#### [The task]
Starting with the line that contains "What OpenSCAD source" and stopping after the line that contains "bevel_deg = 34; // [20:1:45]", output every line exactly as it stands.

#### [Supplied records]
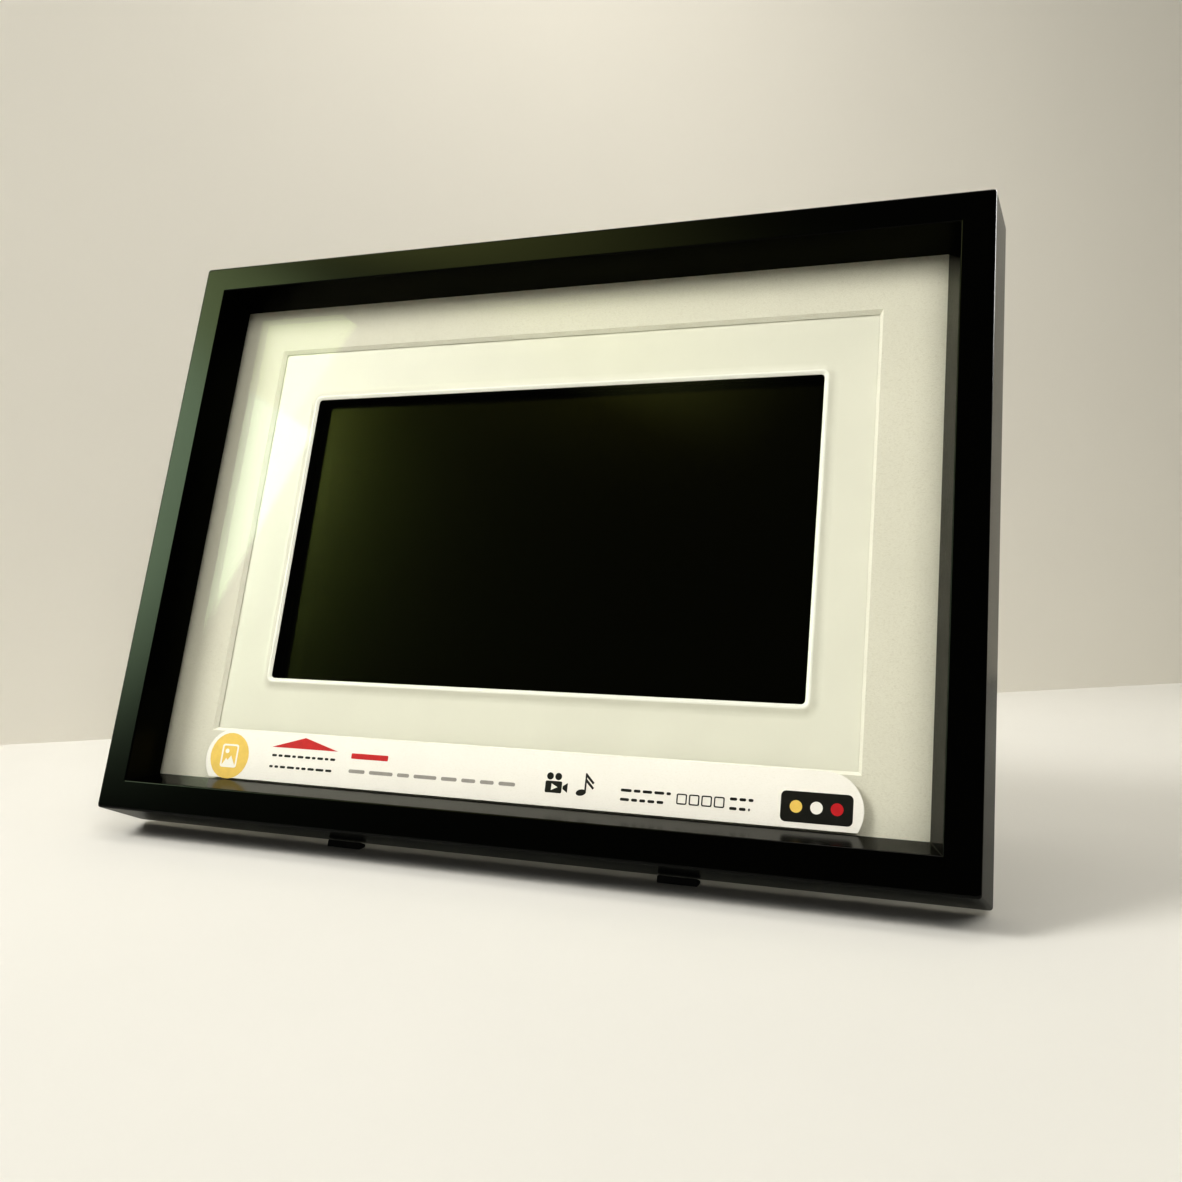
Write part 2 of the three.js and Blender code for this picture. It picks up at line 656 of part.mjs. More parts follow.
// The leg is drawn folded, hanging down from the hinge axis, and then swung open. Its heel
// stands above the axis and meets the disc when the leg is fully open, and its foot is cut
// level with the table.
function addLeg() {
  const leg = new THREE.Group();
  leg.position.set(0, HINGE_Y, HINGE_Z);
  leg.rotation.x = LEG_OPEN;
  leaning.add(leg);

  const backBottomZ = -(FRAME_H / 2 + FRAME_FLARE);
  const tableLevel = backBottomZ * Math.cos(LEAN) - FRAME_DEPTH * Math.sin(LEAN) - FOOT_DROP;
  const hingeLevel = HINGE_Z * Math.cos(LEAN) - HINGE_Y * Math.sin(LEAN);
  const rise = hingeLevel - tableLevel;
  const splay = LEG_OPEN - LEAN;
  const soleAt = (y) => -(rise + y * Math.sin(splay)) / Math.cos(splay);

  const padTop = soleAt(0) + 4.2;
  const half = LEG_T / 2;
  const outline = new THREE.Shape();
  outline.moveTo(-13.5, HEEL);
  outline.lineTo(-13.5, -7);
  outline.lineTo(-LEG_TOP_W / 2, -14);
  outline.lineTo(-LEG_FOOT_W / 2, padTop + GAP);
  outline.lineTo(LEG_FOOT_W / 2, padTop + GAP);
  outline.lineTo(LEG_TOP_W / 2, -14);
  outline.lineTo(13.5, -7);
  outline.lineTo(13.5, HEEL);
  outline.closePath();
  const plate = slab(outline, -half, half);
  const knuckle = acrossPeg(KNUCKLE_R, -13.5, 13.5, 0, 0);
  const bore = acrossPeg(PIN_R + GAP, -15, 15, 0, 0);
  const window = slab(roundedRect(14, 52, 5, 0, -74), -half - 1, half + 1);
  const geometry = carve(plate, { add: [knuckle], cut: [bore, window] });
  place('stand_leg', geometry, COVER_BLACK, leg);

  const padHalf = half + 0.6;
  const sole = [
    [-padHalf, padTop],
    [-padHalf, soleAt(-padHalf)],
    [padHalf, soleAt(padHalf)],
    [padHalf, padTop],
  ];
  place('leg_pad', profileAcross(sole, -LEG_FOOT_W / 2 + 1, LEG_FOOT_W / 2 - 1), RUBBER, leg);
}

// ---------------------------------------------------------------- feet

// Wedges under the back edge of the moulding, their soles level with the table.
function addFeet() {
  const edgeZ = (y) => -(FRAME_H / 2 + FRAME_FLARE * (y / FRAME_DEPTH));
  const tableLevel = edgeZ(FRAME_DEPTH) * Math.cos(LEAN) - FRAME_DEPTH * Math.sin(LEAN)
    - FOOT_DROP;
  const soleZ = (y) => (tableLevel + y * Math.sin(LEAN)) / Math.cos(LEAN);
  const y1 = FRAME_DEPTH - 0.4;
  const wedge = [
    [FOOT_Y0, edgeZ(FOOT_Y0) - GAP],
    [FOOT_Y0, soleZ(FOOT_Y0)],
    [y1, soleZ(y1)],
    [y1, edgeZ(y1) - GAP],
  ];
  for (const [side, x] of [['left', -FOOT_X], ['right', FOOT_X]]) {
    place(`foot_${side}`, profileAcross(wedge, x - FOOT_W / 2, x + FOOT_W / 2), RUBBER);
  }
}

// ---------------------------------------------------------------- build

addShadowBox();
addLabel();
addMat();
addSurround();
addTouchStrips();
addDisplay();
addChassis();
addMainBoard();
addSockets();
addRibbon();
addBacklightDriver();
addSpeakers();
addRearCover();
addPowerButton();
addTurnClips();
addSwivel();
addLeg();
addFeet();

// The origin is at the centre of the footprint, on the table.
part.updateMatrixWorld(true);
const bounds = new THREE.Box3().setFromObject(part, true);
const centre = bounds.getCenter(new THREE.Vector3());
leaning.position.set(-centre.x, -centre.y, -bounds.min.z);

export default part;
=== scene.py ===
import json
from math import asin, atan2, copysign, cos, pi, radians, sin, tan, tau
import random

import bmesh
import bpy
from mathutils import Matrix, Vector


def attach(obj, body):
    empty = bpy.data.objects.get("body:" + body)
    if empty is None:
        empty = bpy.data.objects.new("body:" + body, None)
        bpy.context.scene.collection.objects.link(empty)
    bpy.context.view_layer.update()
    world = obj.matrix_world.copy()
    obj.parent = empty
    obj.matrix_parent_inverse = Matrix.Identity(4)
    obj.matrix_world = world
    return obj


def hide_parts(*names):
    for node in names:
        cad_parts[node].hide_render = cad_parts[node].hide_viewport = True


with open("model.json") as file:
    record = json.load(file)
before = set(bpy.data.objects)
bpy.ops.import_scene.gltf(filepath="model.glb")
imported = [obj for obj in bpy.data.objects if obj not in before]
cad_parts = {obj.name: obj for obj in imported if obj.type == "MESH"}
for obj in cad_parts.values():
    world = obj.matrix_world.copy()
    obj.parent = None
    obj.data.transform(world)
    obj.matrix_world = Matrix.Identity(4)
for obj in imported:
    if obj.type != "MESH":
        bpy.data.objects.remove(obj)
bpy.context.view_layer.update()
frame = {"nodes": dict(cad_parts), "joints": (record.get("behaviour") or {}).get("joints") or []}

scene = bpy.context.scene
rng = random.Random(7)


def add_camera():
    data = bpy.data.cameras.new("camera")
    data.sensor_width = 36
    data.lens = 34.31
    camera = bpy.data.objects.new("camera", data)
    camera.location = (0.1429, -0.3489, 0.0970)
    camera.rotation_euler = (radians(87.534), 0, radians(20.53))
    scene.collection.objects.link(camera)
    scene.camera = camera


add_camera()

# ---- axes
# Pieces are drawn in the frame's own upright axes, in millimetres: x to the right, y from the
# front face towards the back, z up along the frame. The leg has axes of its own at its hinge.

joints = {joint["name"]: joint for joint in frame["joints"]}
nodes = frame["nodes"]


def points_in(node, matrix):
    """A CAD node's points in the axes of a matrix."""
    back = matrix.inverted()
    return [back @ v.co for v in nodes[node].data.vertices]


def frame_matrix():
    axis = Vector(joints["stand_swivel"]["axis"])
    turn = Matrix.Rotation(atan2(axis.z, axis.y), 4, "X")
    points = points_in("front_frame", turn)
    low = [min(p[i] for p in points) for i in range(3)]
    high = [max(p[i] for p in points) for i in range(3)]
    origin = ((low[0] + high[0]) / 2, low[1], (low[2] + high[2]) / 2)
    return turn @ Matrix.Translation(origin) @ Matrix.Scale(0.001, 4)


TO_ROW = frame_matrix()
HINGE = TO_ROW.inverted() @ Vector(joints["stand_tilt"]["pos_m"])
LEG_OPEN = radians(-joints["stand_tilt"]["range_deg"][0])
LEG_TO_ROW = TO_ROW @ Matrix.Translation(HINGE) @ Matrix.Rotation(LEG_OPEN, 4, "X")


class Extent:
    """A CAD node's box in the frame's own axes, or in the leg's."""

    def __init__(self, node, matrix=TO_ROW):
        points = points_in(node, matrix)
        self.x0, self.y0, self.z0 = (min(p[i] for p in points) for i in range(3))
        self.x1, self.y1, self.z1 = (max(p[i] for p in points) for i in range(3))
        self.w = self.x1 - self.x0
        self.h = self.z1 - self.z0
        self.x = (self.x0 + self.x1) / 2
        self.z = (self.z0 + self.z1) / 2


def screws(kind, count):
    return [Extent(f"{kind}_screw_{k}") for k in range(1, count + 1)]


# ---- outlines

def arc(cx, cy, radius, start, end, steps):
    angles = [start + (end - start) * k / steps for k in range(steps + 1)]
    return [(cx + radius * cos(a), cy + radius * sin(a)) for a in angles]


def rounded(w, h, r, x=0, z=0, steps=5):
    """A rectangle with round corners, anticlockwise."""
    dx, dz = w / 2 - r, h / 2 - r
    quarter = pi / 2
    corners = [(dx, dz), (-dx, dz), (-dx, -dz), (dx, -dz)]
    points = []
    for k, (cx, cz) in enumerate(corners):
        points += arc(x + cx, z + cz, r, k * quarter, (k + 1) * quarter, steps)
    return points


def circle(r, x=0, z=0, steps=32):
    return arc(x, z, r, 0, 2 * pi, steps)[:-1]


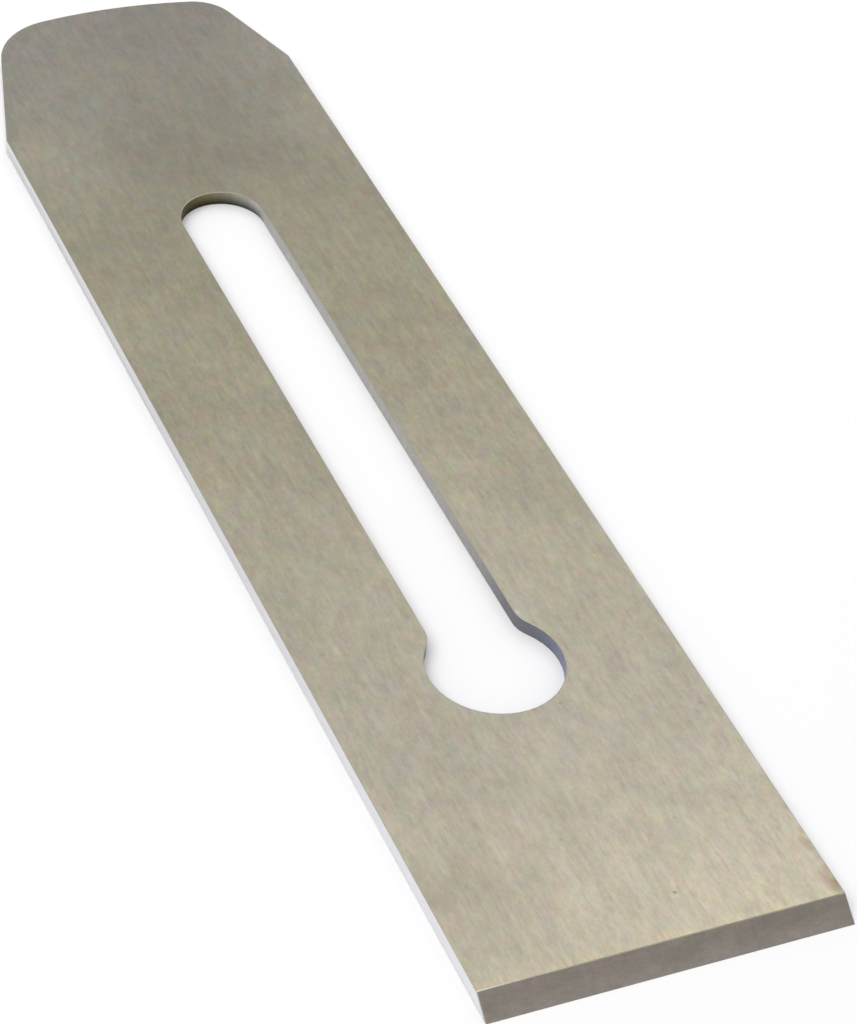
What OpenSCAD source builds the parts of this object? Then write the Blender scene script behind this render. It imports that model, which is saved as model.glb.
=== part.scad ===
// Plane iron: the slotted, single-bevel cutter of a metal bench plane.
// The flat back lies on z = 0, and the bevel and its face point up (+Z).
// The blade runs along Y, with the cutting edge at -Y and the crowned top end at +Y.
// The origin is the middle of the blade's length and width, on the flat back.

/* [Blade] */
// Width of the blade and of its cutting edge
blade_w = 44.45; // [34:0.05:66]
// Length from the cutting edge to the crown's highest point
blade_l = 190.5; // [155:0.5:230]
// Thickness of the plate
blade_t = 2.0; // [1.2:0.1:4]
// Angle between the flat back and the ground bevel, in degrees
bevel_deg = 34; // [20:1:45]

/* [Top end] */
// Length of the left (-X) sloping shoulder, along the blade
left_len = 25.0; // [12:0.2:36]
// How far the left shoulder narrows the blade
left_in = 7.0; // [3:0.1:9]
// Length of the right (+X) sloping shoulder, along the blade
right_len = 16.0; // [12:0.2:36]
// How far the right shoulder narrows the blade
right_in = 5.3; // [3:0.1:9]
// Radius of the crowned top edge
crown_r = 68; // [45:1:90]
// Rounding where the left shoulder meets the crown
left_corner_r = 10; // [2:0.5:12]
// Rounding where the right shoulder meets the crown
right_corner_r = 6; // [2:0.5:12]

/* [Slot and keyhole] */
// Width of the slot
slot_w = 11.4; // [8:0.1:14]
// Distance from the slot's rounded end to the crown's highest point
slot_end_gap = 45.9; // [36:0.1:60]
// Diameter of the keyhole that the cap screw's head passes through
keyhole_d = 16.7; // [13.5:0.1:22]
// Distance from the cutting edge to the keyhole's centre
keyhole_y = 48.6; // [36:0.1:62]
// Rounding of the two necks between keyhole and slot
neck_r = 4; // [1:0.5:6]

/* [Hidden] */

$fn = 96;
// How far a cutter runs past the face that it cuts
over = 1;

half_w = blade_w / 2;
bevel_len = blade_t / tan(bevel_deg);

// Outline, measured from the cutting edge, with the crown's highest point on the centre line
crown_y = blade_l - crown_r;

// Each shoulder is a straight line from the blade's side in to the crown's arc,
// and its corner there is rounded. The functions give one side's points with x
// counted outwards, for a shoulder that narrows the blade by inset over length len
// and a corner rounded to radius r.

// The sharp corner between the shoulder and the crown's arc
function corner(inset) =
    [half_w - inset, crown_y + sqrt(pow(crown_r, 2) - pow(half_w - inset, 2))];

// Where the shoulder leaves the blade's side
function side_end(inset, len) = [half_w, corner(inset)[1] - len];

// The shoulder line's outward direction
function outward(inset, len) = [len, inset] / sqrt(pow(inset, 2) + pow(len, 2));

// Distance from the crown's centre to the shoulder line, moved in by the rounding
function line_gap(inset, len, r) =
    (corner(inset) - [0, crown_y]) * outward(inset, len) - r;

// How far along that line the rounding's centre lies
function line_run(inset, len, r) =
    sqrt(pow(crown_r - r, 2) - pow(line_gap(inset, len, r), 2));

// The rounding's centre
function round_mid(inset, len, r) =
    let (d = outward(inset, len), gap = line_gap(inset, len, r), run = line_run(inset, len, r))
    [gap * d[0] - run * d[1], crown_y + gap * d[1] + run * d[0]];

// The shoulder lines run on past their sharp corners, to above the crown, before it is cut
shoulder_past = 6;
function past_corner(inset, len) =
    corner(inset) + shoulder_past * [-inset, len] / sqrt(pow(inset, 2) + pow(len, 2));

function mirrored(p) = [-p[0], p[1]];

// Slot and keyhole, measured from the cutting edge
slot_end_y = blade_l - slot_end_gap - slot_w / 2;
keyhole_r = keyhole_d / 2;
neck_x = slot_w / 2 + neck_r;
neck_y = keyhole_y + sqrt(pow(keyhole_r + neck_r, 2) - pow(neck_x, 2));

// The waste outside one rounded corner, drawn on the +X side
module corner_waste(inset, len, r) {
    mid = round_mid(inset, len, r);
    side_dir = outward(inset, len);
    crown_dir = (mid - [0, crown_y]) / (crown_r - r);
    difference() {
        polygon([
            mid,
            mid + (r + over) * side_dir,
            corner(inset) + over * (side_dir + crown_dir),
            mid + (r + over) * crown_dir
        ]);
        translate(mid)
            circle(r = r);
    }
}

// The waste above the crowned top edge
module crown_waste() {
    low = min(corner(left_in)[1], corner(right_in)[1]) - over;
    difference() {
        translate([-half_w, low])
            square([blade_w, blade_l + shoulder_past + over - low]);
        translate([0, crown_y])
            circle(r = crown_r);
    }
}

module outline() {
    difference() {
        polygon([
            [half_w, 0],
            side_end(right_in, right_len),
            past_corner(right_in, right_len),
            mirrored(past_corner(left_in, left_len)),
            mirrored(side_end(left_in, left_len)),
            [-half_w, 0]
        ]);
        crown_waste();
        corner_waste(right_in, right_len, right_corner_r);
        mirror([1, 0])
            corner_waste(left_in, left_len, left_corner_r);
    }
}

module keyhole_slot() {
    translate([0, keyhole_y])
        circle(d = keyhole_d);
    translate([-slot_w / 2, keyhole_y])
        square([slot_w, slot_end_y - keyhole_y]);
    translate([0, slot_end_y])
        circle(d = slot_w);
    // necks, rounded by one circle standing in the steel on each side
    difference() {
        polygon([[0, keyhole_y], [neck_x, neck_y], [-neck_x, neck_y]]);
        translate([neck_x, neck_y])
            circle(r = neck_r);
        translate([-neck_x, neck_y])
            circle(r = neck_r);
    }
}

// Everything above the bevel plane, past both sides of the blade
module bevel_cut() {
    translate([-half_w - over, 0, 0])
        rotate([90, 0, 90])
            linear_extrude(height = blade_w + 2 * over)
                polygon([
                    [-over, -over * tan(bevel_deg)],
                    [bevel_len + over, blade_t + over * tan(bevel_deg)],
                    [-over, blade_t + over * tan(bevel_deg)]
                ]);
}

module plane_iron() {
    color([0.60, 0.58, 0.54])
        translate([0, -blade_l / 2, 0])
            difference() {
                linear_extrude(height = blade_t)
                    outline();
                translate([0, 0, -over])
                    linear_extrude(height = blade_t + 2 * over)
                        keyhole_slot();
                bevel_cut();
            }
}

plane_iron();
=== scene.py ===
import bpy
import math
from mathutils import Matrix, Vector


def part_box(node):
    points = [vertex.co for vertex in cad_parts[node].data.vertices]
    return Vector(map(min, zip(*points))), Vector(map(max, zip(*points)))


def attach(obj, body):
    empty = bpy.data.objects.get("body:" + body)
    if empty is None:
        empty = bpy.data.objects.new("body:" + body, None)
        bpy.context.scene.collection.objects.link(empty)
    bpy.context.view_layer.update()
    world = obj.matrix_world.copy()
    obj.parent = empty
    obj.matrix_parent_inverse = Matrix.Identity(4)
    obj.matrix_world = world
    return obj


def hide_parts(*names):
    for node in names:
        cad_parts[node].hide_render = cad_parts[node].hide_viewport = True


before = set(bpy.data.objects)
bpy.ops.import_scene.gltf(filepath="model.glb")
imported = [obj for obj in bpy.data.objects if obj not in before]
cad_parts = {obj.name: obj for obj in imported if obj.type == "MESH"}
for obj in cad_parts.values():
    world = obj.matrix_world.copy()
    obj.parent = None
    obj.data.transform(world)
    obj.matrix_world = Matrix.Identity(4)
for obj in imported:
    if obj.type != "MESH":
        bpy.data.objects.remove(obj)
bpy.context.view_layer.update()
ironLow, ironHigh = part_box("plane_iron")
print("frame loaded, iron is", [round(v * 1000, 2) for v in ironHigh - ironLow], "mm")


# shader maths: a Wire is one output socket that can be added, multiplied and so on

class Wire:
    def __init__(self, tree, socket=None):
        self.tree = tree
        self.socket = socket

    def node(self, kind, settings, inputs, output=0):
        made = self.tree.nodes.new(kind)
        for name, value in settings.items():
            if name == "stops":
                setStops(made.color_ramp, value)
            else:
                setattr(made, name, value)
        for name, value in inputs.items():
            if isinstance(value, Wire):
                self.tree.links.new(value.socket, made.inputs[name])
            else:
                made.inputs[name].default_value = value
        return Wire(self.tree, made.outputs[output] if made.outputs else None)

    def maths(self, operation, first, second):
        return self.node("ShaderNodeMath", {"operation": operation}, {0: first, 1: second})

    def __add__(self, other):
        return self.maths("ADD", self, other)

    def __radd__(self, other):
        return self.maths("ADD", other, self)

    def __sub__(self, other):
        return self.maths("SUBTRACT", self, other)

    def __rsub__(self, other):
        return self.maths("SUBTRACT", other, self)

    def __mul__(self, other):
        return self.maths("MULTIPLY", self, other)

    def __rmul__(self, other):
        return self.maths("MULTIPLY", other, self)

    def __truediv__(self, other):
        return self.maths("DIVIDE", self, other)

    def __rtruediv__(self, other):
        return self.maths("DIVIDE", other, self)

    # 0 below start, 1 above end, smooth between
    def ramp(self, start, end):
        return self.node("ShaderNodeMapRange", {"interpolation_type": "SMOOTHSTEP"},
                         {"Value": self, "From Min": start, "From Max": end})

    # self is the factor between two colours
    def blend(self, first, second):
        return self.node("ShaderNodeMix", {"data_type": "RGBA"},
                         {0: self, 6: first, 7: second}, 2)

    # a colour multiplied by another colour, by an amount from 0 to 1
    def tint(self, other, amount=1.0):
        return self.node("ShaderNodeMix", {"data_type": "RGBA", "blend_type": "MULTIPLY"},
                         {0: amount, 6: self, 7: other}, 2)

    # the grey whose three channels are this number
    def grey(self):
        return self.node("ShaderNodeCombineColor", {}, {0: self, 1: self, 2: self})

    # a colour made lighter or darker by a factor
    def shade(self, factor):
        return self.tint(factor.grey())

    # a colour pulled to one tone or the other by a swing about zero
    def tinge(self, swung, lowTone, highTone):
        return self.tint((swung + 0.5).blend(lowTone, highTone))


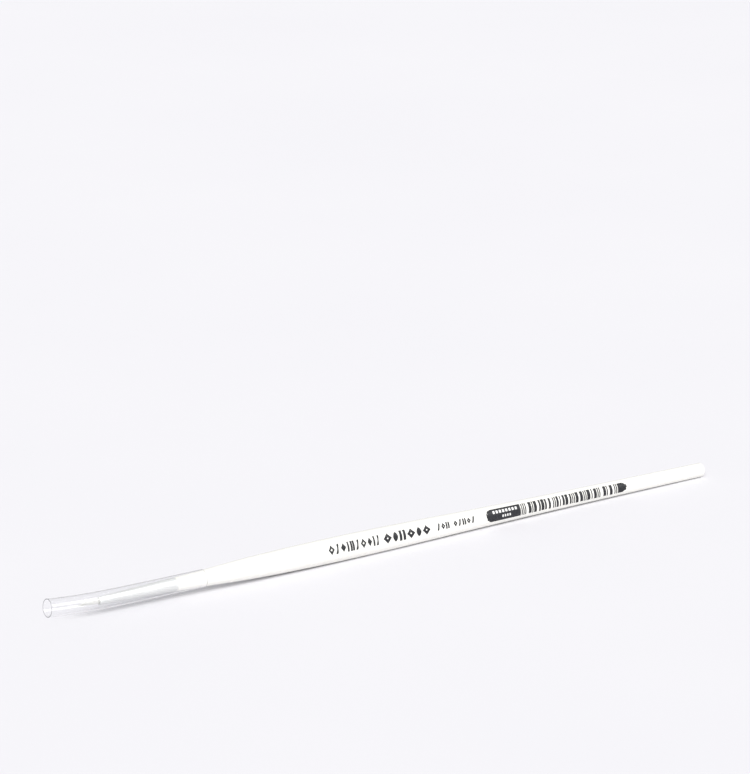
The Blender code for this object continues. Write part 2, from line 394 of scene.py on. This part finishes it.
def thread_material():
    """Waxed thread with a fine twist."""
    m = Nodes("waxed_thread", (0.62, 0.54, 0.40), 0.75, Sheen_Weight=0.3)
    twist = m.add("ShaderNodeTexWave", {"Vector": m.where, "Scale": 3200.0, "Distortion": 2.0, "Detail": 2.0})
    twist = twist.outputs["Fac"]
    m.ramp(twist, ((0.2, (0.46, 0.38, 0.26)), (0.8, (0.72, 0.64, 0.50))), "Base Color")
    m.span(twist, 0.0, 1.0, 0.65, 0.85, "Roughness")
    m.bump((twist, 0.5, 0.00003))
    return m.material


def floor_material():
    """Plain pale board, its tone all but even."""
    m = Nodes("pale_floor", (0.77, 0.765, 0.79), 0.85)
    m.set("Specular IOR Level", 0.15)
    tones = ((0.3, (0.765, 0.760, 0.790)), (0.7, (0.775, 0.770, 0.797)))
    m.ramp(m.noise(9.0, 3.0, 0.5), tones, "Base Color")
    return m.material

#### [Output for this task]
What OpenSCAD source builds the parts of this object? Then write the Blender scene script behind this render. It imports that model, which is saved as model.glb.
=== part.scad ===
// Plane iron: the slotted, single-bevel cutter of a metal bench plane.
// The flat back lies on z = 0, and the bevel and its face point up (+Z).
// The blade runs along Y, with the cutting edge at -Y and the crowned top end at +Y.
// The origin is the middle of the blade's length and width, on the flat back.

/* [Blade] */
// Width of the blade and of its cutting edge
blade_w = 44.45; // [34:0.05:66]
// Length from the cutting edge to the crown's highest point
blade_l = 190.5; // [155:0.5:230]
// Thickness of the plate
blade_t = 2.0; // [1.2:0.1:4]
// Angle between the flat back and the ground bevel, in degrees
bevel_deg = 34; // [20:1:45]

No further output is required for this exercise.